* [The task]:
Reproduce precisely the lines between the start of the data below and the line with "# Floor, light and camera", both included.

* [Source excerpt]:
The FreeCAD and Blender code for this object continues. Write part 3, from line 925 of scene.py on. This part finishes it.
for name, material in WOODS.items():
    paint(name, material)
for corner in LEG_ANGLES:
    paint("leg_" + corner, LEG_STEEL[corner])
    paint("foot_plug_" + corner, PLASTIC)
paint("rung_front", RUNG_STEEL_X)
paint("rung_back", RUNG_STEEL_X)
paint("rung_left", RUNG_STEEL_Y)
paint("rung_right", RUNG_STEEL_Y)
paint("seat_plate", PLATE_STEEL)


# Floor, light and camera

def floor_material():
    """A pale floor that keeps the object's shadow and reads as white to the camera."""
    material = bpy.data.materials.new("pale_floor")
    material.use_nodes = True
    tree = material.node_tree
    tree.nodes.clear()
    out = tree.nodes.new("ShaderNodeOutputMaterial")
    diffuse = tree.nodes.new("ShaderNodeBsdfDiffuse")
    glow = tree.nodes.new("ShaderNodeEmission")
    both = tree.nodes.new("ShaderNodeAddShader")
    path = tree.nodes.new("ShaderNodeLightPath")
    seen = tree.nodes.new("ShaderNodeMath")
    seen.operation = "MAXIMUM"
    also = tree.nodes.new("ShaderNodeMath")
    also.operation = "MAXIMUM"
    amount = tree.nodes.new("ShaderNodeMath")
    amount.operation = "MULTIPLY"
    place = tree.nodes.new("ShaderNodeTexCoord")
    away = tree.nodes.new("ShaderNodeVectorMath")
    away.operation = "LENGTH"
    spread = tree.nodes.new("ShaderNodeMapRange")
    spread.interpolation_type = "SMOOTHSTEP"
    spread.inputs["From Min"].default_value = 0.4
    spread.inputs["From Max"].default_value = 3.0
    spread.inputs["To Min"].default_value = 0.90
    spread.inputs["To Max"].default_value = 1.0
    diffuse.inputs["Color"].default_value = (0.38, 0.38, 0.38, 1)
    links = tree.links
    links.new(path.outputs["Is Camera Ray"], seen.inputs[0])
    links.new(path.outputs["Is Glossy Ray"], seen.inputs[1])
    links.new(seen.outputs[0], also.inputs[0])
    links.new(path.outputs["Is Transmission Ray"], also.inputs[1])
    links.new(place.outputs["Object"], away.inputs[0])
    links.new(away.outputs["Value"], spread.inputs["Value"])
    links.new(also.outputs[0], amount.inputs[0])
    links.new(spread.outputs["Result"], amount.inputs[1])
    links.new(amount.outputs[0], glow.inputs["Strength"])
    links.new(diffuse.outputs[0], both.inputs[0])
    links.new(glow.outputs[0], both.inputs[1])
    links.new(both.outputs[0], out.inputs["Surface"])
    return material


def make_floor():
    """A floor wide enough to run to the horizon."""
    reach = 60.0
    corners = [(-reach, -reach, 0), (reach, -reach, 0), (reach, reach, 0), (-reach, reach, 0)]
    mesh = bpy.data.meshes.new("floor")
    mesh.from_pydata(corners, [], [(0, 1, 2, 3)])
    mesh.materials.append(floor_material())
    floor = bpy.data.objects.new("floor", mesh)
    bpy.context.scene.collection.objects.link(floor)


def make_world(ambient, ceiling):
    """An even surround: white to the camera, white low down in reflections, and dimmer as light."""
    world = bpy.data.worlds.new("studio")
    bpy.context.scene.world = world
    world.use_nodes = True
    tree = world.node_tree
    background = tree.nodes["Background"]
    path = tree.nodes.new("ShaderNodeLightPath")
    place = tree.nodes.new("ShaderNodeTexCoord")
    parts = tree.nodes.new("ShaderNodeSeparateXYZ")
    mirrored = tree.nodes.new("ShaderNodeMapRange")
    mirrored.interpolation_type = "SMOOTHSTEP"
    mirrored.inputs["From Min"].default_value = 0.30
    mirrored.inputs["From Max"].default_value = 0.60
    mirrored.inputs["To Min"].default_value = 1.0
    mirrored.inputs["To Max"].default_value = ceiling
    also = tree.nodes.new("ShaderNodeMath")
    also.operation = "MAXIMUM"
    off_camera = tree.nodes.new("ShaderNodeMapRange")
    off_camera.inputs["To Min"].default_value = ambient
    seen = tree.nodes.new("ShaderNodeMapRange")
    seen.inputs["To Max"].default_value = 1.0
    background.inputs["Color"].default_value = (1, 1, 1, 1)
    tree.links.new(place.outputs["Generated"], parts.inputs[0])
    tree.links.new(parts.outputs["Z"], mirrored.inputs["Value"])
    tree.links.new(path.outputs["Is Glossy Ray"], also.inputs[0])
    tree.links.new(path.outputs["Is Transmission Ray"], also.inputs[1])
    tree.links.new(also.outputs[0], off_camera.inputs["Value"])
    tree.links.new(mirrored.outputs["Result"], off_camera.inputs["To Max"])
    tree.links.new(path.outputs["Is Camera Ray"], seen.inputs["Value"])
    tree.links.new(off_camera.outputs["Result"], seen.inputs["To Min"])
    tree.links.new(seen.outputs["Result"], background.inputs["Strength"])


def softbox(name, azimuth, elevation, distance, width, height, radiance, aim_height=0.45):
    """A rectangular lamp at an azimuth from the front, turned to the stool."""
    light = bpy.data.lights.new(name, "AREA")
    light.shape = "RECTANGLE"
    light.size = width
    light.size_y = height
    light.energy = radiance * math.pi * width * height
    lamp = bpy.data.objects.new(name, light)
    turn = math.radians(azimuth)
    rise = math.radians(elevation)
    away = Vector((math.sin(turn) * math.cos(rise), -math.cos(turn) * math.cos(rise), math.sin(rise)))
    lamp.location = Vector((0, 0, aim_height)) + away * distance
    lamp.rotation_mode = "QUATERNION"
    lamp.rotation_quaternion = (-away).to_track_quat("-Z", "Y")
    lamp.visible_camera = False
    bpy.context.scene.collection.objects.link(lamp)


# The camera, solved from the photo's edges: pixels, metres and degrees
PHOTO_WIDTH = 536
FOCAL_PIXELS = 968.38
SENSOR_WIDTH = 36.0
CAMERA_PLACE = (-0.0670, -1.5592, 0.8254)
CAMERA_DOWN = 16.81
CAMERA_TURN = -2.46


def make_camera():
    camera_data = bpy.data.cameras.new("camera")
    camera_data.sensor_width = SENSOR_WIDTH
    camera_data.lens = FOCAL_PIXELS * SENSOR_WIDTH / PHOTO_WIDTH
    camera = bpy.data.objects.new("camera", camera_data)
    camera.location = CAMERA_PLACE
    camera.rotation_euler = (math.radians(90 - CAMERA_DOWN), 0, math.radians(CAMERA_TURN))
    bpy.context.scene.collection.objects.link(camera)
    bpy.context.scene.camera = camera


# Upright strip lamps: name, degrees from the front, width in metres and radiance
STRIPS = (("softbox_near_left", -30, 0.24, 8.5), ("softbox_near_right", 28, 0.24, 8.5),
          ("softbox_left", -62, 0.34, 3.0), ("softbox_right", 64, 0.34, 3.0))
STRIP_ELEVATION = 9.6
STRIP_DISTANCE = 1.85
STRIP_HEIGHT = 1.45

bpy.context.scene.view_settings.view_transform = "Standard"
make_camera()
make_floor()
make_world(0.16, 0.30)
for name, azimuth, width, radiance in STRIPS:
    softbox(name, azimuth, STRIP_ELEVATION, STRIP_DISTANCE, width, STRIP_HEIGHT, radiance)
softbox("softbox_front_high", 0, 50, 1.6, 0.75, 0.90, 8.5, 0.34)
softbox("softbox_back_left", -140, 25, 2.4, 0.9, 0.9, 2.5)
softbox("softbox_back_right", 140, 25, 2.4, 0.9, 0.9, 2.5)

* [Answer to this problem]:
The FreeCAD and Blender code for this object continues. Write part 3, from line 925 of scene.py on. This part finishes it.
for name, material in WOODS.items():
    paint(name, material)
for corner in LEG_ANGLES:
    paint("leg_" + corner, LEG_STEEL[corner])
    paint("foot_plug_" + corner, PLASTIC)
paint("rung_front", RUNG_STEEL_X)
paint("rung_back", RUNG_STEEL_X)
paint("rung_left", RUNG_STEEL_Y)
paint("rung_right", RUNG_STEEL_Y)
paint("seat_plate", PLATE_STEEL)


# Floor, light and camera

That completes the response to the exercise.